--- MATERIAL ---

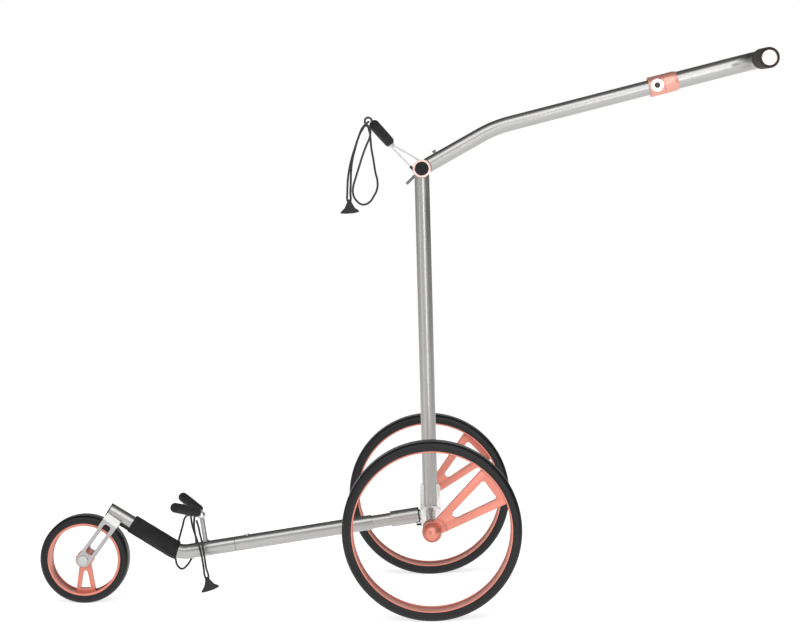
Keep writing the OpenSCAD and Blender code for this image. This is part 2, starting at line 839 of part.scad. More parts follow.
// Closed tube of eight sides swept along a list of points
module cord(route, d) {
  n = len(route);
  ends = concat([2 * route[0] - route[1]], route, [2 * route[n - 1] - route[n - 2]]);
  dirs = [for (i = [1:n]) let (v = ends[i + 1] - ends[i - 1]) v / norm(v)];
  side = [for (i = [0:n - 1]) let (s = cross_of(dirs[i], [0.2, 1, 0.1])) s / norm(s)];
  up = [for (i = [0:n - 1]) cross_of(side[i], dirs[i])];
  points = [for (i = [0:n - 1]) for (k = [0:7])
    route[i] + d / 2 * (cos(45 * k) * side[i] + sin(45 * k) * up[i])];
  walls = [for (i = [0:n - 2]) for (k = [0:7])
    [8 * i + k, 8 * i + (k + 1) % 8, 8 * (i + 1) + (k + 1) % 8, 8 * (i + 1) + k]];
  caps = [[7, 6, 5, 4, 3, 2, 1, 0], [for (k = [0:7]) 8 * (n - 1) + k]];
  polyhedron(points = points, faces = concat(walls, caps), convexity = 10);
}

function cross_of(a, b) =
  [a[1] * b[2] - a[2] * b[1], a[2] * b[0] - a[0] * b[2], a[0] * b[1] - a[1] * b[0]];

// Fan-shaped hook that hangs on the cord's bight
module hook() {
  plate(-3.5, 3.5) polygon([[-3, 1], [3, 1], [4, -4], [9, -13], [16, -18], [15.5, -20.5], [6, -22.5],
    [-6, -23], [-15, -22.5], [-15, -20], [-8, -13], [-4, -4]]);
}

left_tip = [upper_tip[0], -upper_tip[1], upper_tip[2]] + [-8, -7, 4];

module upper_cord() color("#141415") at_joint() cord([for (p = upper_route) p + left_tip], cord_d);
module upper_hook() color("#141415") at_joint() translate(left_tip + [-37, 1.5, -129]) hook();
module lower_cord() color("#141415") lower() cord([for (p = lower_route) [post_x + p[0], p[1], p[2]]], cord_d);
module lower_hook() color("#141415") lower() translate([post_x - 5, -30, -46])
  rotate([0, lower_angle - 14, 0]) hook();

// ---- nodes ----

left_tyre();
left_rim();
left_bearings();
left_hub_ball();
right_tyre();
right_rim();
right_bearings();
right_hub_ball();
front_tyre();
front_rim();
front_bearings();
front_axle_bolt();
front_axle_nut();
fork_leg_left();
fork_leg_right();
fork_saddle();
fork_shim();
front_tube();
front_tube_plug();
foam_sleeve();
cradle_post();
lower_arms();
lower_pads();
lower_cord();
lower_hook();
snap_button();
snap_spring();
lower_tube();
neck_tube();
hub_socket();
socket_ring();
hub_bracket();
spigot();
catch();
catch_pin();
axle_beam();
upright_tube();
joint_cheek_left();
joint_cheek_right();
joint_bolt();
joint_cap();
joint_lever();
joint_nut();
handle_knuckle();
handle_shaft();
stop_stud();
collar();
collar_nut();
collar_button();
grip_tube();
grip_sleeve();
grip_cap();
upper_wires();
wire_ferrules();
stay_ends();
upper_pads();
upper_cord();
upper_hook();
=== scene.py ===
# Three-wheel golf push cart: brushed tube frame, one-armed salmon pink wheels and two bag cradles.
# Metres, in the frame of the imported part: X from the front wheel to the handle, Y across, Z up.
import json
from math import asin, cos, pi, radians, sin, sqrt, tan

import bmesh
import bpy
from mathutils import Matrix, Vector


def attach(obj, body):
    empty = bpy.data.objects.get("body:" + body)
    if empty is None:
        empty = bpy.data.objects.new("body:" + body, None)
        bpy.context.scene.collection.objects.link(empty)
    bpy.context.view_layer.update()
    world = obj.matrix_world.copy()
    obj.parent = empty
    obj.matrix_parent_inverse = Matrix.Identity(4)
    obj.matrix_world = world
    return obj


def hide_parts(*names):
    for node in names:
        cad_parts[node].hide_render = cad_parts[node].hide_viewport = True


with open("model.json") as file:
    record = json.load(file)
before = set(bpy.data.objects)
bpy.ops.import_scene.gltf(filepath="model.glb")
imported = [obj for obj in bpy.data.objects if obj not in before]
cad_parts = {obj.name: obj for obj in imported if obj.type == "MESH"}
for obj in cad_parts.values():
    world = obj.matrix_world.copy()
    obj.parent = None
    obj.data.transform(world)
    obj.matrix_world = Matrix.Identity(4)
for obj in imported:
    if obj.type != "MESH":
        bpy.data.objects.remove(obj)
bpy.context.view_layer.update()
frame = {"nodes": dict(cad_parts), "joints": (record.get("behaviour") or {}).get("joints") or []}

# ---- Studio -------------------------------------------------------------------------------
# A pale square floor and a long-lens camera at axle-to-handle height, off the cart's left side.
# A wide overhead softbox, two side banks and a white room with darker bands for the tube lines.
# The floor ends 8 m from the cart, so its edge is in view from some other directions.
eye = Vector((0.0178, -3.9606, 0.6736))
yaw, pitch, roll = radians(0.323), radians(90 - 2.860), radians(-1.2286)
camera = bpy.data.objects.new("camera", bpy.data.cameras.new("camera"))
bpy.context.scene.collection.objects.link(camera)
camera.data.lens = 103.94
camera.data.sensor_width = 36
camera.data.clip_end = 60
camera.matrix_world = (Matrix.Translation(eye) @ Matrix.Rotation(yaw, 4, "Z")
                       @ Matrix.Rotation(pitch, 4, "X") @ Matrix.Rotation(roll, 4, "Z"))
bpy.context.scene.camera = camera
bpy.context.scene.view_settings.view_transform = "Standard"

floor_reach = 8
floor_shape = bmesh.new()
bmesh.ops.create_grid(floor_shape, x_segments=1, y_segments=1, size=floor_reach)
floor_mesh = bpy.data.meshes.new("studio_floor")
floor_shape.to_mesh(floor_mesh)
studio_floor = bpy.data.objects.new("studio_floor", floor_mesh)
bpy.context.scene.collection.objects.link(studio_floor)
floor_paint = bpy.data.materials.new("floor_paint")
floor_paint.use_nodes = True
floor_shader = floor_paint.node_tree.nodes["Principled BSDF"]
floor_shader.inputs["Base Color"].default_value = (0.93, 0.93, 0.93, 1)
floor_shader.inputs["Roughness"].default_value = 0.9
floor_shader.inputs["Emission Color"].default_value = (1, 1, 1, 1)
floor_shader.inputs["Emission Strength"].default_value = 0.74
studio_floor.data.materials.append(floor_paint)


def softbox(name, at, aim, width, height, watts):
    lamp = bpy.data.lights.new(name, "AREA")
    lamp.shape, lamp.size, lamp.size_y, lamp.energy = "RECTANGLE", width, height, watts
    holder = bpy.data.objects.new(name, lamp)
    holder.location = at
    holder.rotation_euler = (Vector(aim) - Vector(at)).to_track_quat("-Z", "Y").to_euler()
    bpy.context.scene.collection.objects.link(holder)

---

#### THE EXERCISE:
Within the listing above, the range opens at the line with "collar_button();" and closes at the line with "obj.matrix_world = world". Reproduce exactly the lines of that range, including both ends.

#### EXPECTED ANSWER:
collar_button();
grip_tube();
grip_sleeve();
grip_cap();
upper_wires();
wire_ferrules();
stay_ends();
upper_pads();
upper_cord();
upper_hook();
=== scene.py ===
# Three-wheel golf push cart: brushed tube frame, one-armed salmon pink wheels and two bag cradles.
# Metres, in the frame of the imported part: X from the front wheel to the handle, Y across, Z up.
import json
from math import asin, cos, pi, radians, sin, sqrt, tan

import bmesh
import bpy
from mathutils import Matrix, Vector


def attach(obj, body):
    empty = bpy.data.objects.get("body:" + body)
    if empty is None:
        empty = bpy.data.objects.new("body:" + body, None)
        bpy.context.scene.collection.objects.link(empty)
    bpy.context.view_layer.update()
    world = obj.matrix_world.copy()
    obj.parent = empty
    obj.matrix_parent_inverse = Matrix.Identity(4)
    obj.matrix_world = world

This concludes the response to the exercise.